Self-Evolving Neural Control for a Class of Nonlinear Discrete-Time Dynamic Systems With Unknown Dynamics and Unknown Disturbances

Abstract

In this article, a novel self-evolving general regression neural network (SEGRNN) is designed for tracking control of a class of discrete-time dynamic systems with unknown dynamics and unknown external disturbances. The proposed controller starts from scratch and automatically adjusts its structure and parameters online to solve the tracking control problem. The proposed controller can add, prune, and replace nodes online according to the control task, external disturbance, and the design specifications. A robustifying control term is also added to SEGRNN's output to mitigate the effects of the external disturbance. The concept of a data reservoir is proposed where a record of the deleted nodes is stored for any future recall, if they are seen to be significant again.
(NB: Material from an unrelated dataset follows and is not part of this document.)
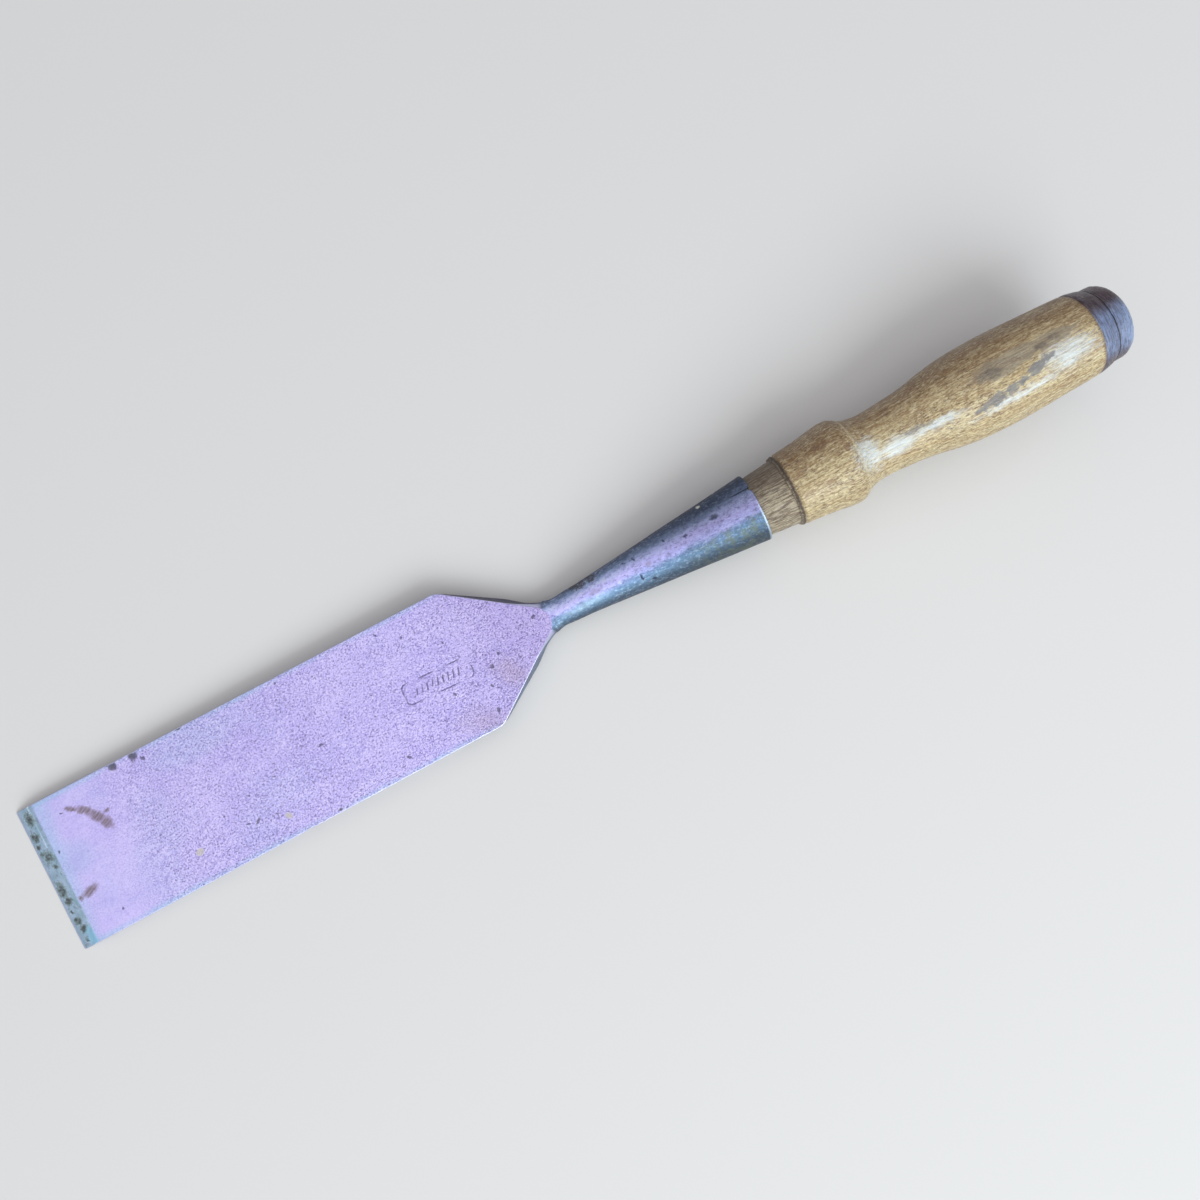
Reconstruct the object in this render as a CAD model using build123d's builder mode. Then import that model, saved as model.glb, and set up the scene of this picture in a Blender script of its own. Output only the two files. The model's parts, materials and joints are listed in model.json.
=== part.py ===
from build123d import *
import os
from math import cos, radians, sin, tan

os.makedirs("parts", exist_ok=True)

# A two inch socket bench chisel, lying on the flat back of its blade with the bevel side up.
# The origin is the middle of the cutting edge, in the plane of the back. +X runs from the
# edge towards the butt of the handle, +Y across the blade and +Z up. Sizes are in millimetres
# and angles in degrees.

# Blade
edge_width = 50.8
shoulder_width = 50.1
blade_length = 157.5            # edge to shoulder corners
edge_skew = 1.15                # the edge has been ground slightly out of square
strip_length = 6.25             # steep honed strip behind the edge
strip_angle = 25.0
heel_x = 12.6                   # where the bevel meets the face
heel_thickness = 3.35
face_rise = 1.68                # the face climbs from the heel to the shoulders
shoulder_x = 185.6              # where the sloping shoulders reach the neck
shoulder_half_width = 6.8
shoulder_draught = 1.3          # how far the shoulders lean in over the plate's height
corner_radius = 1.6
draught_height = 9.0
nose_reach = 2.2                # the blunt nose beyond the shoulders' ends
nose_narrowing = 1.8            # how much narrower it is on each side

# Steel facing, forge welded under the blade
steel_thickness = 2.2
steel_end_x = 150.0
steel_scarf = 14.0

# Neck
neck_root_x = 181.0
neck_root_width = 12.6
neck_root_height = 8.2
neck_x = 191.0
neck_width = 10.3
neck_height = 9.4

# Socket, whose axis is canted up from the back
cant = 6.0
mouth_x = 266.2
mouth_z = 12.9
mouth_radius = 12.0
cone_half_angle = 5.43
socket_length = 66.0
socket_wall = 1.25
bore_depth = 62.0

# Handle, in distances along the socket's axis from the mouth
taper_clearance = 0.05
tenon_depth = 58.0
tenon_exposed = 10.9
step_radius = 12.55
bulb_points = [(21.0, 13.8), (30.6, 15.05), (35.0, 13.8), (38.8, 12.1)]
waist_at = 43.6
waist_radius = 11.5
grip_points = [(51.0, 11.85), (60.5, 12.9), (70.4, 14.75), (78.5, 15.8)]
grip_crest = 88.0
grip_radius = 15.95
cap_start = 119.5
handle_end_radius = 14.6
tenon_chamfer = 0.8

# Leather cap, two washers held by a hardwood peg
washer_split = 125.3
cap_end = 132.2
leather_inset = 0.1             # the leather stands just inside the wood
split_radius = 13.45
rim_radius = 13.1
rim_rounding = 3.2
peg_radius = 4.75
peg_depth = 28.0
peg_clearance = 0.04
peg_chamfer = 0.6
hole_spare = 1.0                # the blind hole is a little deeper than the peg

# How far cutting shapes run past the metal, and a height above the whole blade
overshoot = 6.0
above_blade = 30.0

# Planes and axes shared by the pieces
skewed_side_plane = Plane.XZ.rotated((0, 0, -edge_skew))
socket_direction = Vector(cos(radians(cant)), 0, sin(radians(cant)))
mouth_centre = Vector(mouth_x, 0, mouth_z)
socket_axis = Axis(mouth_centre, socket_direction)
turning_plane = Plane(origin=mouth_centre, x_dir=socket_direction, z_dir=(0, -1, 0))
face_plane = Plane(
    origin=(heel_x, 0, heel_thickness),
    x_dir=(0, 1, 0),
    z_dir=(-sin(radians(face_rise)), 0, cos(radians(face_rise))),
)


def cone_radius(along, radius_at_mouth):
    """Radius at a distance along the axis from the mouth, on the socket's taper."""
    return radius_at_mouth + along * tan(radians(cone_half_angle))


def plan_outline(draught):
    """Corners of the blade seen from above, with the shoulders drawn in by the draught."""
    half_edge = edge_width / 2
    half_shoulder = shoulder_width / 2
    half_neck = shoulder_half_width - draught
    neck_end = shoulder_x - draught / 2
    nose = neck_end + nose_reach
    corner = blade_length - draught / 4
    upper = [
        (-overshoot, half_edge),
        (corner, half_shoulder),
        (neck_end, half_neck),
        (nose, half_neck - nose_narrowing),
    ]
    lower = [(x, -y) for x, y in reversed(upper)]
    return upper + lower


# Everything above the bevel, removed from the blade and from its steel
strip_rise = strip_length * tan(radians(strip_angle))
bevel_slope = (heel_thickness - strip_rise) / (heel_x - strip_length)
with BuildPart() as bevel_waste:
    with BuildSketch(skewed_side_plane):
        with BuildLine():
            Polyline(
                (-2 * overshoot, -overshoot),
                (0, -overshoot),
                (0, 0),
                (strip_length, strip_rise),
                (heel_x + overshoot, heel_thickness + overshoot * bevel_slope),
                (heel_x + overshoot, above_blade),
                (-2 * overshoot, above_blade),
                close=True,
            )
        make_face()
    extrude(amount=edge_width, both=True)

# The whole plate of the blade, before the steel is told apart from the iron
with BuildPart() as blade_blank:
    for height, draught in ((0, 0), (draught_height, shoulder_draught)):
        with BuildSketch(Plane.XY.offset(height)) as outline:
            with BuildLine():
                Polyline(*plan_outline(draught), close=True)
            make_face()
            by_x = outline.vertices().group_by(Axis.X)
            fillet(by_x[1], radius=corner_radius)
    loft()
    split(bisect_by=face_plane, keep=Keep.BOTTOM)
    add(bevel_waste.part, mode=Mode.SUBTRACT)

# The layer that the steel takes up, thinning to nothing in a scarf
with BuildPart() as facing_blank:
    with BuildSketch(Plane.XZ):
        with BuildLine():
            Polyline(
                (-2 * overshoot, 0),
                (steel_end_x, 0),
                (steel_end_x - steel_scarf, steel_thickness),
                (-2 * overshoot, steel_thickness),
                close=True,
            )
        make_face()
    extrude(amount=edge_width, both=True)

# Steel facing: the hard steel that carries the edge, flat on the back
with BuildPart() as steel_facing:
    add(blade_blank.part)
    add(facing_blank.part, mode=Mode.INTERSECT)
steel_facing.part.label = "steel_facing"
export_step(steel_facing.part, "parts/steel_facing.step")

# Blade body: iron plate, neck and rolled socket in one forging
with BuildPart() as blade_body:
    add(blade_blank.part)
    add(facing_blank.part, mode=Mode.SUBTRACT)
    with BuildSketch(Plane.YZ.offset(neck_root_x)):
        with Locations((0, neck_root_height / 2)):
            Ellipse(neck_root_width / 2, neck_root_height / 2)
    with BuildSketch(Plane.YZ.offset(neck_x)):
        with Locations((0, neck_height / 2)):
            Ellipse(neck_width / 2, neck_height / 2)
    cone_start = mouth_centre - socket_direction * socket_length
    with BuildSketch(Plane(origin=cone_start, x_dir=(0, 1, 0), z_dir=socket_direction)):
        Circle(cone_radius(-socket_length, mouth_radius))
    loft()
    with BuildSketch(turning_plane):
        with BuildLine():
            Polyline(
                (-socket_length, 0),
                (-socket_length, cone_radius(-socket_length, mouth_radius)),
                (0, mouth_radius),
                (0, 0),
                close=True,
            )
        make_face()
    revolve(axis=socket_axis)
    bore_radius = mouth_radius - socket_wall
    with BuildSketch(turning_plane):
        with BuildLine():
            Polyline(
                (-bore_depth, 0),
                (-bore_depth, cone_radius(-bore_depth, bore_radius)),
                (overshoot, cone_radius(overshoot, bore_radius)),
                (overshoot, 0),
                close=True,
            )
        make_face()
    revolve(axis=socket_axis, mode=Mode.SUBTRACT)
blade_body.part.label = "blade_body"
export_step(blade_body.part, "parts/blade_body.step")

# Handle: one hardwood turning with its tapered tenon, bulb, waist and grip
tenon_radius = bore_radius - taper_clearance
with BuildPart() as handle:
    with BuildSketch(turning_plane):
        with BuildLine():
            tip_radius = cone_radius(-tenon_depth, tenon_radius)
            shoulder_radius = cone_radius(tenon_exposed, tenon_radius)
            Polyline(
                (-tenon_depth, 0),
                (-tenon_depth, tip_radius - tenon_chamfer),
                (-tenon_depth + tenon_chamfer, tip_radius),
                (tenon_exposed, shoulder_radius),
                (tenon_exposed, step_radius),
            )
            Spline(
                (tenon_exposed, step_radius),
                *bulb_points,
                (waist_at, waist_radius),
            )
            Spline(
                (waist_at, waist_radius),
                *grip_points,
                (grip_crest, grip_radius),
                (cap_start, handle_end_radius),
            )
            Polyline((cap_start, handle_end_radius), (cap_start, 0), (-tenon_depth, 0))
        make_face()
    revolve(axis=socket_axis)
    hole_radius = peg_radius + peg_clearance
    with BuildSketch(turning_plane):
        with BuildLine():
            Polyline(
                (cap_start - peg_depth - hole_spare, 0),
                (cap_start - peg_depth - hole_spare, hole_radius),
                (cap_end, hole_radius),
                (cap_end, 0),
                close=True,
            )
        make_face()
    revolve(axis=socket_axis, mode=Mode.SUBTRACT)
handle.part.label = "handle"
export_step(handle.part, "parts/handle.step")

# Inner leather washer, bedded against the end of the handle
with BuildPart() as leather_washer_inner:
    with BuildSketch(turning_plane):
        with BuildLine():
            Polyline(
                (cap_start, hole_radius),
                (cap_start, handle_end_radius - leather_inset),
                (washer_split, split_radius),
                (washer_split, hole_radius),
                close=True,
            )
        make_face()
    revolve(axis=socket_axis)
leather_washer_inner.part.label = "leather_washer_inner"
export_step(leather_washer_inner.part, "parts/leather_washer_inner.step")

# Outer leather washer, its rim rounded over by the mallet
with BuildPart() as leather_washer_outer:
    with BuildSketch(turning_plane):
        with BuildLine():
            Line((washer_split, hole_radius), (washer_split, rim_radius))
            Line((washer_split, rim_radius), (cap_end - rim_rounding, rim_radius))
            RadiusArc(
                (cap_end - rim_rounding, rim_radius),
                (cap_end, rim_radius - rim_rounding),
                rim_rounding,
            )
            Line((cap_end, rim_radius - rim_rounding), (cap_end, hole_radius))
            Line((cap_end, hole_radius), (washer_split, hole_radius))
        make_face()
    revolve(axis=socket_axis)
leather_washer_outer.part.label = "leather_washer_outer"
export_step(leather_washer_outer.part, "parts/leather_washer_outer.step")

# Centre peg, driven through both washers into the handle
with BuildPart() as centre_peg:
    with BuildSketch(turning_plane):
        with BuildLine():
            Polyline(
                (cap_start - peg_depth, 0),
                (cap_start - peg_depth, peg_radius - peg_chamfer),
                (cap_start - peg_depth + peg_chamfer, peg_radius),
                (cap_end, peg_radius),
                (cap_end, 0),
                close=True,
            )
        make_face()
    revolve(axis=socket_axis)
centre_peg.part.label = "centre_peg"
export_step(centre_peg.part, "parts/centre_peg.step")
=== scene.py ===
import bmesh
import bpy
import json
from math import asin, cos, exp, hypot, pi, radians, sin, tan
from mathutils import Matrix, Vector, noise


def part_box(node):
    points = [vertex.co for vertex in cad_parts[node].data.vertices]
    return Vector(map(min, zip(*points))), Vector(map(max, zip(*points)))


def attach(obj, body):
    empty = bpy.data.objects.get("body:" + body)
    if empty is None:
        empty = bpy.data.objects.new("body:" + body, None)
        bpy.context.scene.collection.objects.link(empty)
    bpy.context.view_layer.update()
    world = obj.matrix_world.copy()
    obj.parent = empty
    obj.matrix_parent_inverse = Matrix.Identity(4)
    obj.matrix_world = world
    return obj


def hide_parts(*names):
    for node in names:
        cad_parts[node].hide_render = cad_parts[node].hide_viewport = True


# The looks of a wide socket chisel. Shapes are worked out in millimetres, in the frame of the
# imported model, and written to meshes in metres. "Along" is a distance on the socket's canted
# axis from its mouth, and a turned piece's angle runs from its top towards +Y.

MM = 0.001

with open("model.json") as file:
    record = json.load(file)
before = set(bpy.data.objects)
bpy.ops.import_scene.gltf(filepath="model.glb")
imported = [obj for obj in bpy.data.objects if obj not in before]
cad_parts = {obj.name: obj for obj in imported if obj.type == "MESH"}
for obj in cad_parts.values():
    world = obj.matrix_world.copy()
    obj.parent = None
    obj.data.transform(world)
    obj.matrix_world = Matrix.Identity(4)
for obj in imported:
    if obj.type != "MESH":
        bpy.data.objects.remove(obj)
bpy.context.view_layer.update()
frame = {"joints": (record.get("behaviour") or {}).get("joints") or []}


# ---- places read from the frame
def corners(node):
    """Lowest and highest corner of a CAD node, in millimetres."""
    low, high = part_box(node)
    return low / MM, high / MM


body_high = corners("blade_body")[1]
steel_high = corners("steel_facing")[1]
peg_low, peg_high = corners("centre_peg")
inner_low, inner_high = corners("leather_washer_inner")

PULL = Vector(frame["joints"][0]["axis"]).normalized()
ACROSS = Vector((0, 1, 0))
LIFT = PULL.cross(ACROSS)
CANT = asin(PULL.z)

MOUTH_RADIUS = 12
CONE_SLOPE = tan(radians(5.43))
SOCKET_LENGTH = 66
SOCKET_WALL = 1.22
BORE_DEPTH = 62
MOUTH_ROUNDING = 0.2
PEG_RADIUS = (peg_high.y - peg_low.y) / 2

mouth_x = body_high.x - MOUTH_RADIUS * sin(CANT)
peg_middle = (peg_low + peg_high) / 2
mouth = peg_middle + PULL * ((mouth_x - peg_middle.x) / PULL.x)
CAP_END = (peg_high.x - PEG_RADIUS * sin(CANT) - mouth_x) / PULL.x
CAP_START = (inner_low.x + (inner_high.y - inner_low.y) / 2 * sin(CANT) - mouth_x) / PULL.x
PEG_START = (peg_low.x + PEG_RADIUS * sin(CANT) - mouth_x) / PULL.x


def turned(along, radius, angle):
    """A point on a turned piece."""
    outward = LIFT * cos(angle) + ACROSS * sin(angle)
    return mouth + PULL * along + outward * radius


# ---- small tools
def mix(first, second, part):
    return first + (second - first) * part


def ramp(low, high, value):
    """0 at low, 1 at high, with eased ends; low may be the larger."""
    part = min(max((value - low) / (high - low), 0), 1)
    return part * part * (3 - 2 * part)


def soft_min(first, second, reach):
    overlap = max(reach - abs(first - second), 0) / reach
    return min(first, second) - overlap * overlap * reach / 4


def soft_max(first, second, reach):
    return -soft_min(-first, -second, reach)


def ripple(x, y, z, size, seed):
    """Smooth noise from -1 to 1, with features of about the given size."""
    return noise.noise(Vector((x / size + 17.3 * seed, y / size - 5.1 * seed, z / size + 9.7 * seed)))


def steps(start, end, spacing):
    """Evenly spaced values from start up to, but not including, end."""
    count = max(1, round((end - start) / spacing))
    return [start + (end - start) * i / count for i in range(count)]


def quarter_turn(count, start=1):
    """(sine, 1 - cosine) at even steps of a quarter turn."""
    turns = [i / count * pi / 2 for i in range(start, count + 1)]
    return [(sin(turn), 1 - cos(turn)) for turn in turns]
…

Unlike most of the previously proposed self-evolving systems, our controller offers user-friendly design parameters to suit a variety of real-world systems. Lyapunov stability analysis is utilized to study the stability of the suggested controller and to determine an appropriate learning rate for the SEGRNN weights. A continuous stirred-tank reactor simulation example is employed to verify the performance of the proposed controller. The performance of the proposed controller is also compared with a variety of controllers, including adaptive radial basis functional networks, adaptive feed-forward neural networks, adaptive fuzzy logic system, proportional integral derivative controller, sliding-mode controller, and iterative learning controller. Finally, a dc motor platform is used to experimentally validate the controller performance.